2. Microsoft’s Q1 was not particularly riveting

Microsoft (NASDAQ: MSFT) had, if you’ll pardon the pun, a soft first quarter. The data just didn’t do anything for me. The software giant, which competes with Apple (NASDAQ: AAPL), Yahoo! (NASDAQ: YHOO), Google (NASDAQ: GOOG) and IBM (NYSE: IBM), reported after the close of the regular session on Thursday. The stock was down slightly in the after-hours session, which seemed reasonable enough to me.

[...]

Sales for Xbox 360 declined 6%. Microsoft has to get the word out that the Xbox 360 is the console to own. The gaming device is a key growth area for the company.

Analysts

The National Post published “Tough times ahead for Microsoft, analysts predict.” Here is a portion from it.

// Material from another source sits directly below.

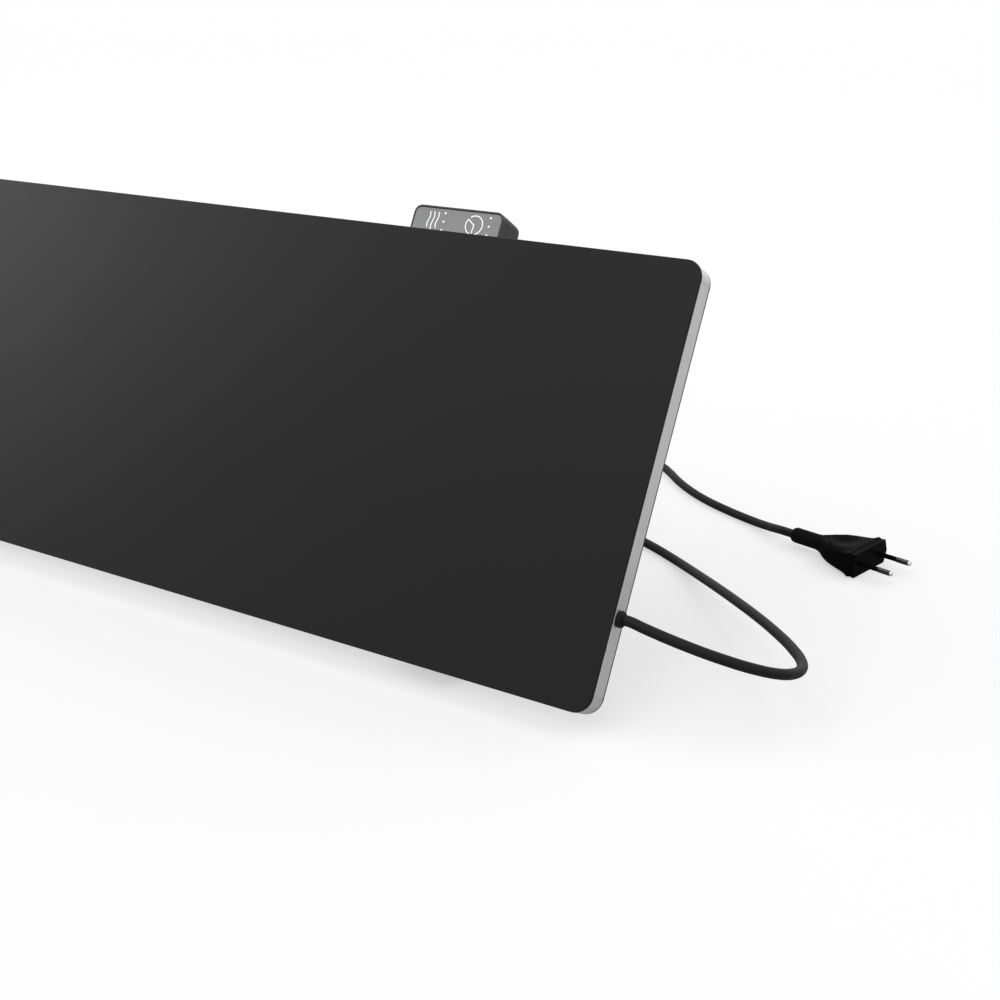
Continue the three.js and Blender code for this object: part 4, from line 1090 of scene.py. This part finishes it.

Like most technology companies, Microsoft Corp. has seen its fortunes dwindle over the past year. Through a failed acquisition of beleaguered search operator Yahoo! Inc. to the bad public relations image it has tried to shake off through a much-ballyhooed advertising campaign with Jerry Seinfeld, Microsoft’s stock has dropped almost 30% over the past year, including a 7.8% plunge during Wednesday’s trading session on the Nasdaq index to US$21.53.

Even the Microsoft enthusiasts over at Motley Fool were rather disappointed

Yes, the days of fat feasts at Mr. Softy are over. Last night’s fiscal first-quarter results for the world’s biggest software company confirm it.

Conclusion

At risk of seeming repetitive, it ought to be stressed that whenever Microsoft releases figures, it is important to look more closely at the sobering figures for oneself. This rule applies to almost any company and every press release or conference.

A lot of journalists are lazy or biased (or both), so they merely echo Microsoft’s claims, which shrewdly obscure all the weak(er) points. Also important to realise is the fact that Microsoft is losing money based on its bank balance, but it’s buying assets that continue to give an illusion of growth. Despite acquisition, Microsoft value as a company continues to drop pretty fast.

“There is such an overvaluation of technology stocks that it is absurd. I would include our stock in that category. It is bad for the long-term worth of the economy.”